*YOUR TASK*
Return all of the data exactly as given.

*PROVIDED DATA*
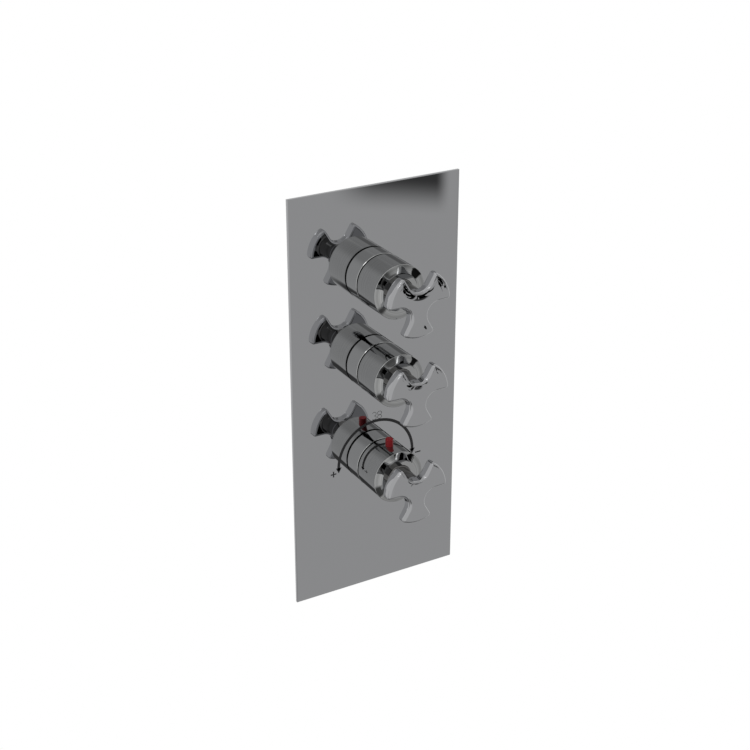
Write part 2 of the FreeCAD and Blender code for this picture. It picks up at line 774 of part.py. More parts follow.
def valve_body():
    """Cast brass body: three housings on a rear gallery, two inlets, two outlets, four lugs."""
    body = flow_housing(top_z).fuse([flow_housing(middle_z), mixer_housing()])
    body = body.fuse(rod(Z, gallery_radius, temperature_z, gallery_top_z, (0, gallery_y)))
    body = body.fuse(rod(Z, outlet_radius, top_z, top_z + outlet_reach, (0, outlet_y)))
    body = body.fuse(rod(X, outlet_radius, 0, outlet_reach, (outlet_y, middle_z)))
    for side in (-1, 1):
        at = (side * inlet_spacing / 2, inlet_y)
        body = body.fuse(rod(Z, inlet_radius, inlet_mouth_z, inlet_top_z, at))
    lug_front = body_back - lug_thickness
    for z in lug_rows:
        half = lug_spacing_x / 2
        body = body.fuse(block(-half, half, lug_front, body_back, z - lug_radius, z + lug_radius))
        for x in (-half, half):
            body = body.fuse(rod(Y, lug_radius, lug_front, body_back, (x, z)))
    body = body.cut(flow_housing_bore(top_z)).cut(flow_housing_bore(middle_z))
    body = body.cut(mixer_housing_bore())
    body = body.cut(rod(Z, gallery_bore, temperature_z, gallery_top_z - gallery_end_wall, (0, gallery_y)))
    passage_start = flow_chamber_radius - outlet_passage / 2
    body = body.cut(rod(Z, outlet_passage, top_z + passage_start, top_z + outlet_reach,
                        (0, outlet_y)))
    body = body.cut(rod(Z, pipe_thread_radius, top_z + outlet_reach - pipe_thread_depth,
                        top_z + outlet_reach, (0, outlet_y)))
    body = body.cut(rod(X, outlet_passage, passage_start, outlet_reach, (outlet_y, middle_z)))
    body = body.cut(rod(X, pipe_thread_radius, outlet_reach - pipe_thread_depth, outlet_reach,
                        (outlet_y, middle_z)))
    for side in (-1, 1):
        body = body.cut(inlet_bores(side))
    for z in lug_rows:
        for x in (-lug_spacing_x / 2, lug_spacing_x / 2):
            body = body.cut(rod(Y, lug_hole_radius, lug_front - 1, body_back + 1, (x, z)))
    return body.removeSplitter()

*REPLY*
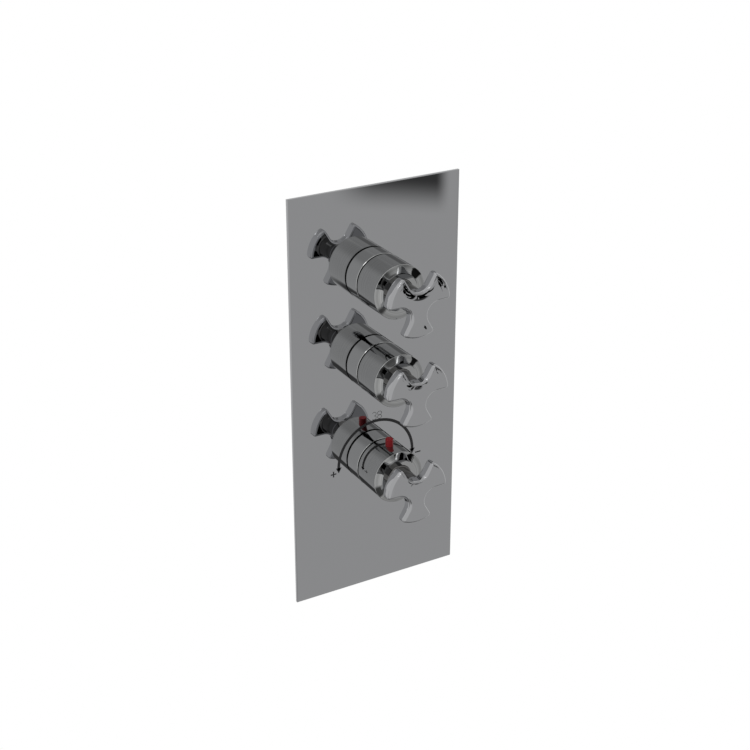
Write part 2 of the FreeCAD and Blender code for this picture. It picks up at line 774 of part.py. More parts follow.
def valve_body():
    """Cast brass body: three housings on a rear gallery, two inlets, two outlets, four lugs."""
    body = flow_housing(top_z).fuse([flow_housing(middle_z), mixer_housing()])
    body = body.fuse(rod(Z, gallery_radius, temperature_z, gallery_top_z, (0, gallery_y)))
    body = body.fuse(rod(Z, outlet_radius, top_z, top_z + outlet_reach, (0, outlet_y)))
    body = body.fuse(rod(X, outlet_radius, 0, outlet_reach, (outlet_y, middle_z)))
    for side in (-1, 1):
        at = (side * inlet_spacing / 2, inlet_y)
        body = body.fuse(rod(Z, inlet_radius, inlet_mouth_z, inlet_top_z, at))
    lug_front = body_back - lug_thickness
    for z in lug_rows:
        half = lug_spacing_x / 2
        body = body.fuse(block(-half, half, lug_front, body_back, z - lug_radius, z + lug_radius))
        for x in (-half, half):
            body = body.fuse(rod(Y, lug_radius, lug_front, body_back, (x, z)))
    body = body.cut(flow_housing_bore(top_z)).cut(flow_housing_bore(middle_z))
    body = body.cut(mixer_housing_bore())
    body = body.cut(rod(Z, gallery_bore, temperature_z, gallery_top_z - gallery_end_wall, (0, gallery_y)))
    passage_start = flow_chamber_radius - outlet_passage / 2
    body = body.cut(rod(Z, outlet_passage, top_z + passage_start, top_z + outlet_reach,
                        (0, outlet_y)))
    body = body.cut(rod(Z, pipe_thread_radius, top_z + outlet_reach - pipe_thread_depth,
                        top_z + outlet_reach, (0, outlet_y)))
    body = body.cut(rod(X, outlet_passage, passage_start, outlet_reach, (outlet_y, middle_z)))
    body = body.cut(rod(X, pipe_thread_radius, outlet_reach - pipe_thread_depth, outlet_reach,
                        (outlet_y, middle_z)))
    for side in (-1, 1):
        body = body.cut(inlet_bores(side))
    for z in lug_rows:
        for x in (-lug_spacing_x / 2, lug_spacing_x / 2):
            body = body.cut(rod(Y, lug_hole_radius, lug_front - 1, body_back + 1, (x, z)))
    return body.removeSplitter()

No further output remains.